Defiance by C. J. Redwine

Remove. Been on my TBR for four years. Part of trilogy. YA dystopia.

Why: I’m not often in the mood for dystopias anymore, the writing was just ok and all reviews by people I follow says it’s more YA romance than action, despite its dark cover. The main turn-off was the protagonist starts off in the book being handed over to another guardian, obviously with little rights and not allowed to say much on her own. With the context it all didn’t seem like it would be for me.

Fighting for Flight by J.B. Salsbury

Remove. NA romance. Part of a seven book series. Been on my TBR for four years.

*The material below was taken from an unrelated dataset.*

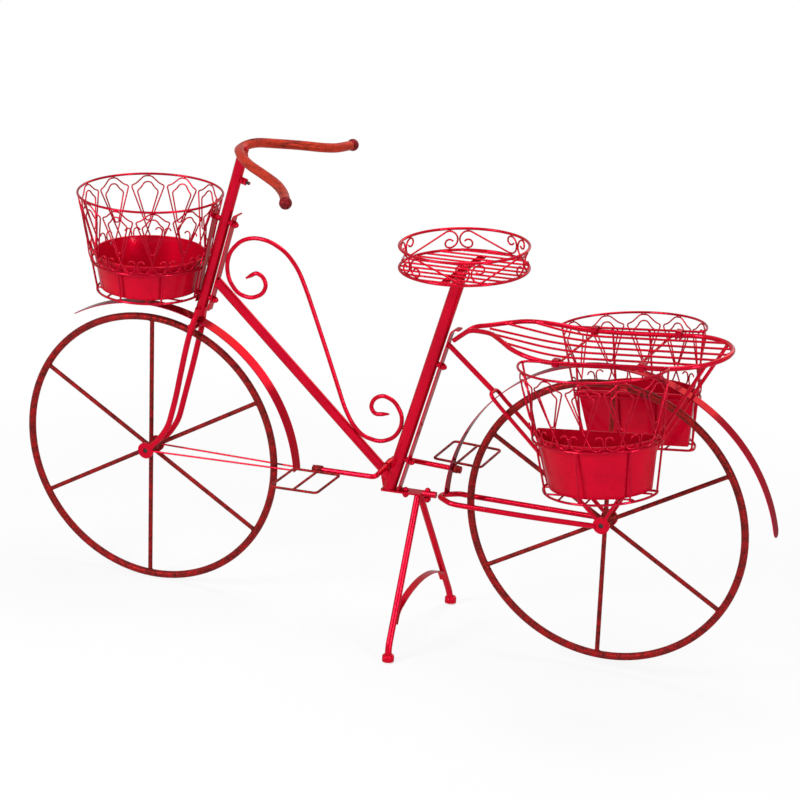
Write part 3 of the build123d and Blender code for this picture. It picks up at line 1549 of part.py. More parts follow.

Why: I was 48% in before I gave up, it just didn’t get better at all. Why was this even on my TBR? Probably because I read a similar fighter tense romance that I liked around that time. I can’t bring myself to care for these characters & when *slight spoiler* the mechanic girl protagonist is again taken interest in by her famous pimp dad the story became annoyingly surreal. Also there’s A TON of putting other girls down for being “too slutty” and I want to write a whole post on this because that’s something that just makes me go “ohh fuck you” and that I’ve seen too much of.

He motions to the dark- haired girl with gigantic breasts shoved into a tiny top. Won’t have to worry about her sinking in the pool. 

Fighting for Flight by J. B. Salsbury
*facepalm*

Outrun the wind by Elizabeth Tammi

Remove. YA standalone. Been on my TBR for a year.

Why: Chapter three and I’m not feeling it. We started out the book with a fight scene no one was invested in, then switched pov for a scene to create some mystery with a cousin/kidnapper. The writing isn’t for me.

Sweet Evil by Wendy Higgins

Remove. Stopped reading after I felt my eyes burning at the virgin talk. Been on my TBR for four years. I got to chapter eight.

Why: HOW does this get so good reviews? This book is SO VERY christian paranormal where the virgin «not-like-other-girls» girl finds out she’s nephilim, meets a demon and SO MUCH cringy dialogue. Her own thoughts are so weird to follow. It’s so much worse than Twilight and the parts I’ve read of Fifty Shades of Gray. THE PROTAGONIST IS KILLED IF SHE CONTINUES TO BE A VIRGIN? WHAT KIND OF AWFUL DAMAGING SHIT IS THIS? Find your propaganda to not stray from the lord’s path and not do drugs or hook up with handsome biker-demon/nephilim-boys elsewhere.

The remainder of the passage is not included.